Lear hosted an event on Nov. 1 for the senate campaign of Elizabeth Warren, the architect of the Consumer Financial Protection Bureau. She is already an industry favorite, as the event drew Barbra Streisand, Rhea Perlman and Danny DeVito.
Like the may other out-of-state candidates who trek to Hollywood, it didn’t matter that Warren was running for senate from Massachusetts. “Everyone knows that 100 senators work for each of us,” Lear says. “Those people were there because they care about the direction this country is taking.”

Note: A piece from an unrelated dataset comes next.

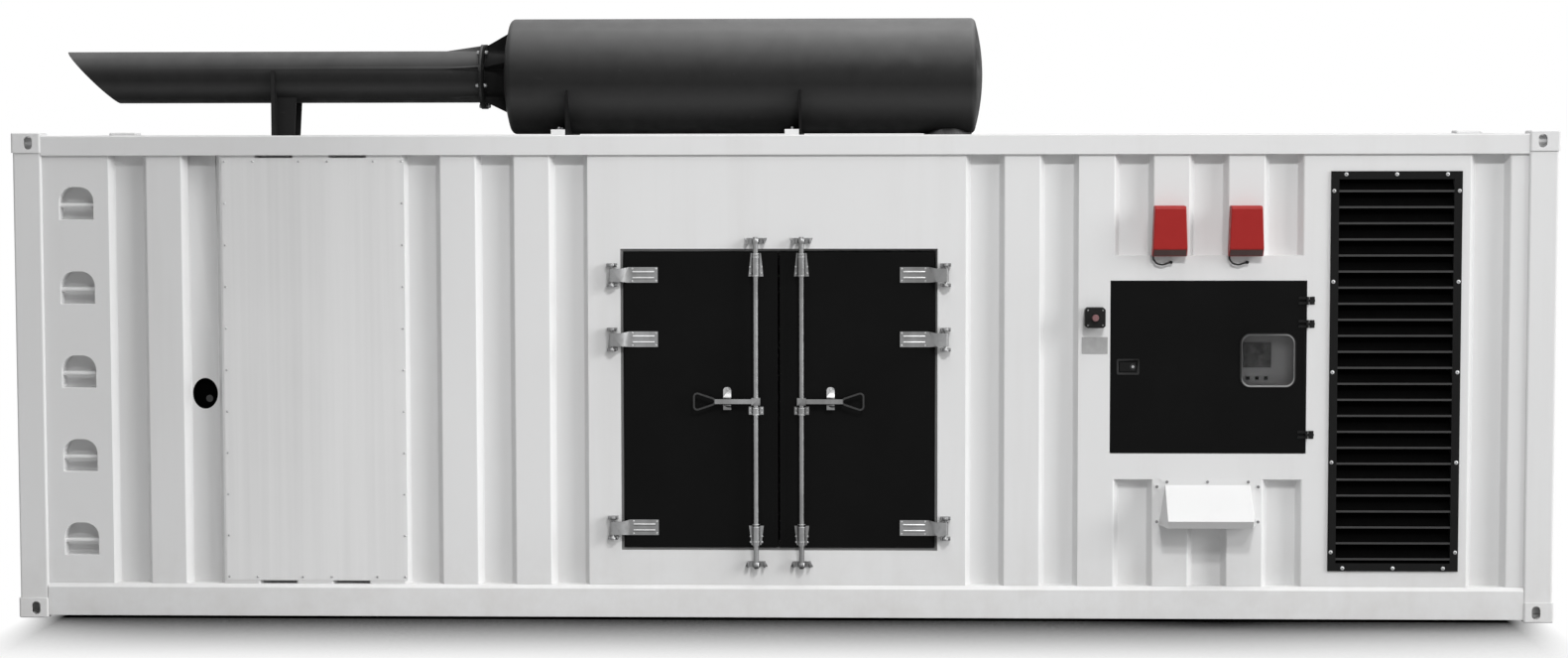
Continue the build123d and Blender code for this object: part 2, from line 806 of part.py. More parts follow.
def rod_keepers():
    """Cradles over and under the leaves, open to the front, that the rods' cams seat in."""
    with BuildPart() as keepers:
        for side, low in [(side, low) for side in (-1, 1) for low in (rod_z, rod_top - keeper_h)]:
            with BuildSketch(Plane.XY.offset(low)):
                with Locations((door_x + side * rod_u, land_y - keeper_t / 2)):
                    Rectangle(keeper_w, keeper_t)
                for ear in (-1, 1):
                    ear_x = door_x + side * rod_u + ear * (keeper_mouth + keeper_ear_t) / 2
                    with Locations((ear_x, land_y - keeper_reach / 2)):
                        Rectangle(keeper_ear_t, keeper_reach)
            extrude(amount=keeper_h)
    return keepers


for name, side in (("left", -1), ("right", 1)):
    save(door_leaf(side), name + "_door_leaf")
    with BuildPart() as leaf_fittings:
        add(hinge_straps(side).part)
        add(rod_guides_and_catch(side).part)
    save(leaf_fittings, name + "_door_fittings")
    save(lock_rod(side), name + "_lock_rod")
    save(lock_handle(side), name + "_lock_handle")
save(hinge_brackets(), "hinge_brackets")
save(rod_keepers(), "rod_keepers")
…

From the outside, this division between corporate and individual political giving makes it no less influential. Last week, Gary Shapiro, president of the Consumer Electronics Assn., went on C-SPAN’s “The Communicators” and complained of the “phenomenal amount of money” coming from content industries to Judiciary Committee members, who favor the antipiracy bill that many in the tech community oppose. But he also suggested that the individual motivations of Silicon Valley donors have little to do with that industry, just as in showbiz as a whole. “The tech industry really isn’t that good at fundraising, frankly, and a lot of them vote on the basis of their social issues,” he said.
As altruistic and genuine as donors’ motivations may be, what can’t be ignored are the side benefits from engagement in the process, particularly for top fundraisers. Those come in the form of access, whether to a state dinner, placement on presidential commissions or mere face time with the president. Charles Rivkin and Nicole Avant, two industry executives who were co-chairs of Obama’s Southern California finance team in 2008, are now ambassadors to France and the Bahamas, respectively, joining
many other top fundraisers who landed such prized spots.
Given the cynicism that surrounds the political process, what is misunderstood is that Hollywood’s political engagement is more sophisticated symbiosis than a kind of crass political quid pro quo.
“Call it a capital investment,” he says, “You are not investing now to see an immediate return. You are investing just in case one day (you) may need a favor. People can be virtuous, but there may be a day where that virtuousness will be rewarded again.”